Please write out the material that follows, exactly as it stands.
◆ ◆ ◆ ◆ ◆ ◆ ◆
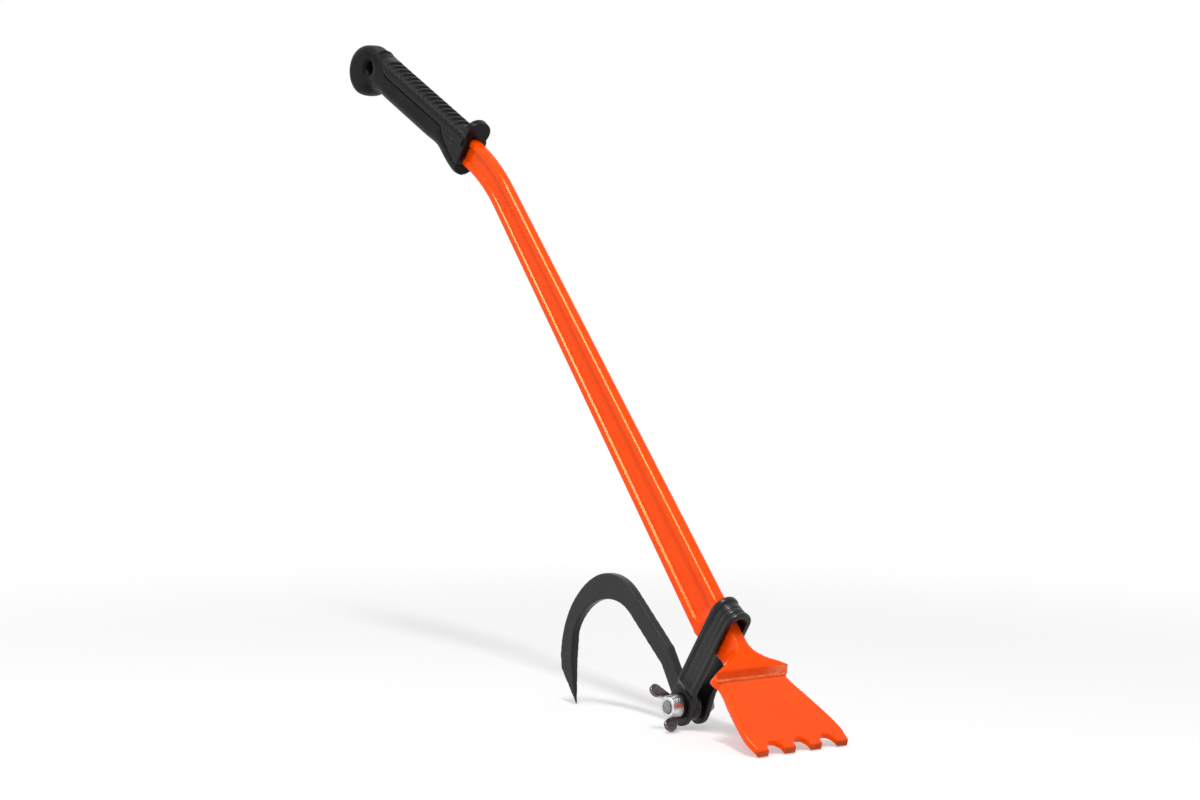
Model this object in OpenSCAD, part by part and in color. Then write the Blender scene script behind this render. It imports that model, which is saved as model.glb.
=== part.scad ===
// Felling lever: a forged steel bar with a toothed blade, a moulded grip, and a turning hook
// that hangs from a strap sliding on the shaft. It stands on its teeth and its hook tip, as in use
// on flat ground. Millimetres and degrees, +Z up, +Y to the lever's left, the blade toward +X.

/* [Stance] */
// Lean of the shaft from the vertical when the lever stands
lean = 40; // [30:1:50]

/* [Shaft] */
// Length of the shaft's axis from the foot of the blade step to the corner of the handle bend
shaft_len = 513; // [350:1:900]
// Depth of the shaft, front to back, at the blade step
shaft_depth_low = 39; // [34:0.5:50]
// Depth of the shaft at the handle bend
shaft_depth_high = 25.5; // [22:0.5:32]
// Width of the flanges at the blade step
flange_w_low = 12.4; // [9:0.1:13]
// Width of the flanges at the handle bend
flange_w_high = 8.6; // [7.6:0.1:12]
// Thickness of each flange, along the depth
flange_t = 6; // [4:0.5:9]
// Thickness of the web between the flanges
web_t = 5.4; // [4:0.2:7]
// Distance from the blade step to the lower end of the web recess
web_start = 76; // [60:1:120]
// Angle of the handle bend
bend = 22; // [10:1:30]
// Radius of the handle bend, on the shaft's axis
bend_r = 150; // [80:5:200]

/* [Blade] */
// Length of the blade's front face from the step to the tooth tips
blade_len = 73; // [64:1:110]
// Thickness of the blade at the step
blade_t = 8; // [7:0.5:12]
// Thickness of the blade at the tooth tips
tip_t = 5; // [3.5:0.5:6.5]
// Width of the blade at the step
blade_w_root = 65; // [50:1:75]
// Width of the blade at its widest, above the teeth
blade_w_wide = 91; // [80:1:120]
// Width of the blade across the tooth tips
blade_w_tip = 88; // [78:1:118]
// Length over which the blade's sides flare out
flare_len = 60; // [40:1:60]
// Forward tilt of the blade from the line of the shaft
blade_tilt = 14; // [8:1:20]
// Distance from the shaft's axis to the blade's front face at the step
blade_set = 12; // [9:0.5:14]
// Height of the step above the blade's front face
step_h = 6.9; // [4:0.1:9]
// Distance that the step's face slopes back over its height
step_back = 4; // [2:0.1:6]
// Width of the step's lip
lip_w = 69; // [56:1:76]
// Distance from the step up to where the shoulders have narrowed into the shaft
shoulder_len = 21; // [16:1:34]
// Radius of the hollow between the shoulders and the shaft
shoulder_r = 14; // [6:1:24]
// Distance from the step up to where the back of the shaft starts to slope in to the blade
heel_len = 62; // [56:1:90]
// Number of teeth
teeth = 4; // [3:1:6]
// Radius of the round notches between the teeth
notch_r = 7.4; // [4:0.1:8]
// Depth of the notches above the tooth tips
notch_depth = 8.6; // [5:0.1:12]
// Angle by which the tooth tips run out under the blade, off square
tip_bevel = 20; // [0:1:35]

/* [Grip] */
// Distance along the grip from the handle bend's corner to the guard's face
guard_at = 32.5; // [31:0.5:45]
// Distance along the grip from the handle bend's corner to the centre of the pommel
pommel_at = 201.5; // [175:0.5:240]
// Depth of the grip, front to back
grip_depth = 31.5; // [27:0.5:38]
// Width of the grip
grip_w = 27; // [24:0.5:34]
// Radius of the grip's rounded edges
grip_round = 11.5; // [6:0.5:12]
// Distance from the bar's axis in the grip forward to the grip's own centre line
grip_shift = 2.5; // [0:0.5:4]
// Radius of the pommel
pommel_r = 22.5; // [19:0.1:28]
// Thickness of the pommel
pommel_t = 27; // [22:0.5:32]
// Radius of the pommel's rounded rim
pommel_round = 10; // [4:0.5:10.5]
// Drop of the pommel's centre toward the back
pommel_drop = 5.3; // [0:0.1:10]
// Radius of the hang hole
hang_r = 5.5; // [4:0.1:7]
// Distance from the pommel's centre to the hang hole, back along the grip
hang_back = 11; // [10:0.5:16]
// Distance from the bar's axis forward to the hang hole
hang_side = 2; // [-8:0.5:4]
// Width of the countersink round the hang hole
hang_lead = 1.5; // [0.5:0.1:2.5]
// Tilt of the guard, off square to the grip
guard_tilt = 9; // [0:1:12]
// Thickness of the guard
guard_t = 6.5; // [5:0.5:12]
// Radius of the guard's front lobe
guard_front_r = 12; // [10:0.5:16]
// Reach of the guard's front lobe from the bar's axis
guard_front = 29.7; // [26:0.1:36]
// Reach of the guard's back heel from the bar's axis
guard_back = 23.5; // [20:0.5:30]
// Width of the guard beside the bar
guard_w = 20; // [18:0.5:26]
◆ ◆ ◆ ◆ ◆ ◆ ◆
FULL SOLUTION:
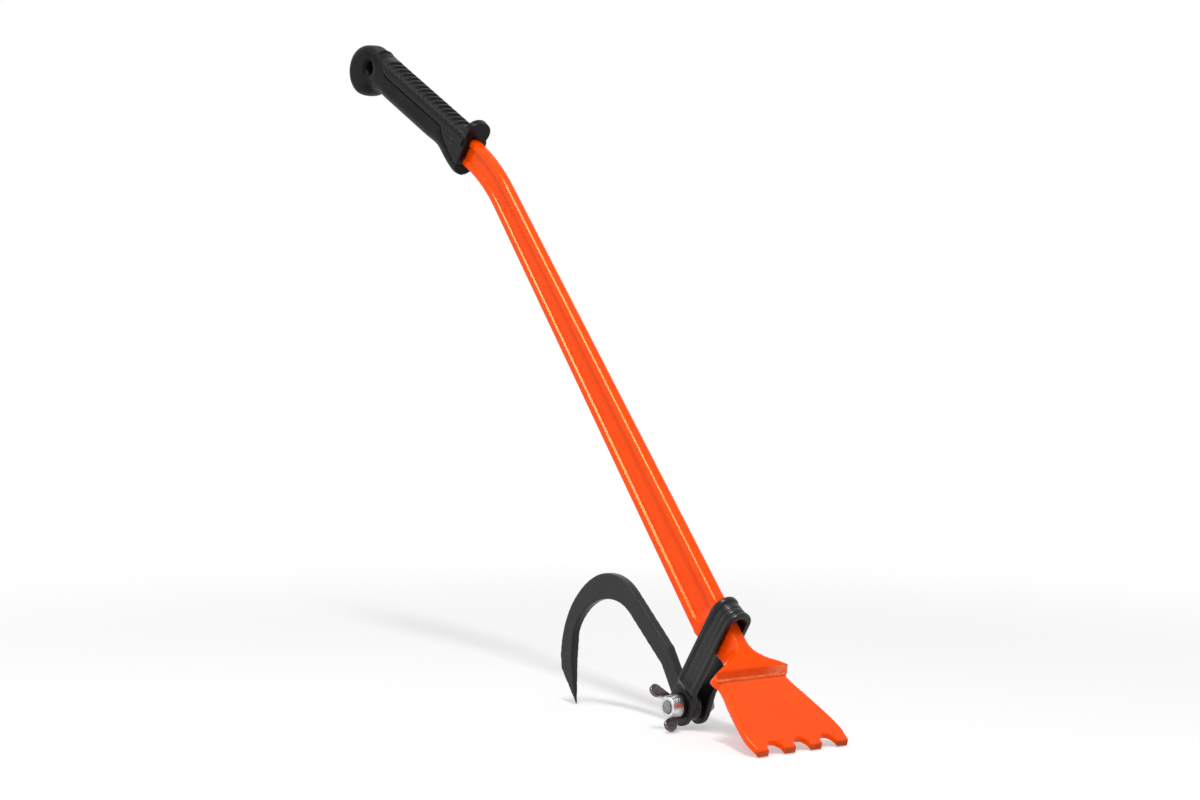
Model this object in OpenSCAD, part by part and in color. Then write the Blender scene script behind this render. It imports that model, which is saved as model.glb.
=== part.scad ===
// Felling lever: a forged steel bar with a toothed blade, a moulded grip, and a turning hook
// that hangs from a strap sliding on the shaft. It stands on its teeth and its hook tip, as in use
// on flat ground. Millimetres and degrees, +Z up, +Y to the lever's left, the blade toward +X.

/* [Stance] */
// Lean of the shaft from the vertical when the lever stands
lean = 40; // [30:1:50]

/* [Shaft] */
// Length of the shaft's axis from the foot of the blade step to the corner of the handle bend
shaft_len = 513; // [350:1:900]
// Depth of the shaft, front to back, at the blade step
shaft_depth_low = 39; // [34:0.5:50]
// Depth of the shaft at the handle bend
shaft_depth_high = 25.5; // [22:0.5:32]
// Width of the flanges at the blade step
flange_w_low = 12.4; // [9:0.1:13]
// Width of the flanges at the handle bend
flange_w_high = 8.6; // [7.6:0.1:12]
// Thickness of each flange, along the depth
flange_t = 6; // [4:0.5:9]
// Thickness of the web between the flanges
web_t = 5.4; // [4:0.2:7]
// Distance from the blade step to the lower end of the web recess
web_start = 76; // [60:1:120]
// Angle of the handle bend
bend = 22; // [10:1:30]
// Radius of the handle bend, on the shaft's axis
bend_r = 150; // [80:5:200]

/* [Blade] */
// Length of the blade's front face from the step to the tooth tips
blade_len = 73; // [64:1:110]
// Thickness of the blade at the step
blade_t = 8; // [7:0.5:12]
// Thickness of the blade at the tooth tips
tip_t = 5; // [3.5:0.5:6.5]
// Width of the blade at the step
blade_w_root = 65; // [50:1:75]
// Width of the blade at its widest, above the teeth
blade_w_wide = 91; // [80:1:120]
// Width of the blade across the tooth tips
blade_w_tip = 88; // [78:1:118]
// Length over which the blade's sides flare out
flare_len = 60; // [40:1:60]
// Forward tilt of the blade from the line of the shaft
blade_tilt = 14; // [8:1:20]
// Distance from the shaft's axis to the blade's front face at the step
blade_set = 12; // [9:0.5:14]
// Height of the step above the blade's front face
step_h = 6.9; // [4:0.1:9]
// Distance that the step's face slopes back over its height
step_back = 4; // [2:0.1:6]
// Width of the step's lip
lip_w = 69; // [56:1:76]
// Distance from the step up to where the shoulders have narrowed into the shaft
shoulder_len = 21; // [16:1:34]
// Radius of the hollow between the shoulders and the shaft
shoulder_r = 14; // [6:1:24]
// Distance from the step up to where the back of the shaft starts to slope in to the blade
heel_len = 62; // [56:1:90]
// Number of teeth
teeth = 4; // [3:1:6]
// Radius of the round notches between the teeth
notch_r = 7.4; // [4:0.1:8]
// Depth of the notches above the tooth tips
notch_depth = 8.6; // [5:0.1:12]
// Angle by which the tooth tips run out under the blade, off square
tip_bevel = 20; // [0:1:35]

/* [Grip] */
// Distance along the grip from the handle bend's corner to the guard's face
guard_at = 32.5; // [31:0.5:45]
// Distance along the grip from the handle bend's corner to the centre of the pommel
pommel_at = 201.5; // [175:0.5:240]
// Depth of the grip, front to back
grip_depth = 31.5; // [27:0.5:38]
// Width of the grip
grip_w = 27; // [24:0.5:34]
// Radius of the grip's rounded edges
grip_round = 11.5; // [6:0.5:12]
// Distance from the bar's axis in the grip forward to the grip's own centre line
grip_shift = 2.5; // [0:0.5:4]
// Radius of the pommel
pommel_r = 22.5; // [19:0.1:28]
// Thickness of the pommel
pommel_t = 27; // [22:0.5:32]
// Radius of the pommel's rounded rim
pommel_round = 10; // [4:0.5:10.5]
// Drop of the pommel's centre toward the back
pommel_drop = 5.3; // [0:0.1:10]
// Radius of the hang hole
hang_r = 5.5; // [4:0.1:7]
// Distance from the pommel's centre to the hang hole, back along the grip
hang_back = 11; // [10:0.5:16]
// Distance from the bar's axis forward to the hang hole
hang_side = 2; // [-8:0.5:4]
// Width of the countersink round the hang hole
hang_lead = 1.5; // [0.5:0.1:2.5]
// Tilt of the guard, off square to the grip
guard_tilt = 9; // [0:1:12]
// Thickness of the guard
guard_t = 6.5; // [5:0.5:12]
// Radius of the guard's front lobe
guard_front_r = 12; // [10:0.5:16]
// Reach of the guard's front lobe from the bar's axis
guard_front = 29.7; // [26:0.1:36]
// Reach of the guard's back heel from the bar's axis
guard_back = 23.5; // [20:0.5:30]
// Width of the guard beside the bar
guard_w = 20; // [18:0.5:26]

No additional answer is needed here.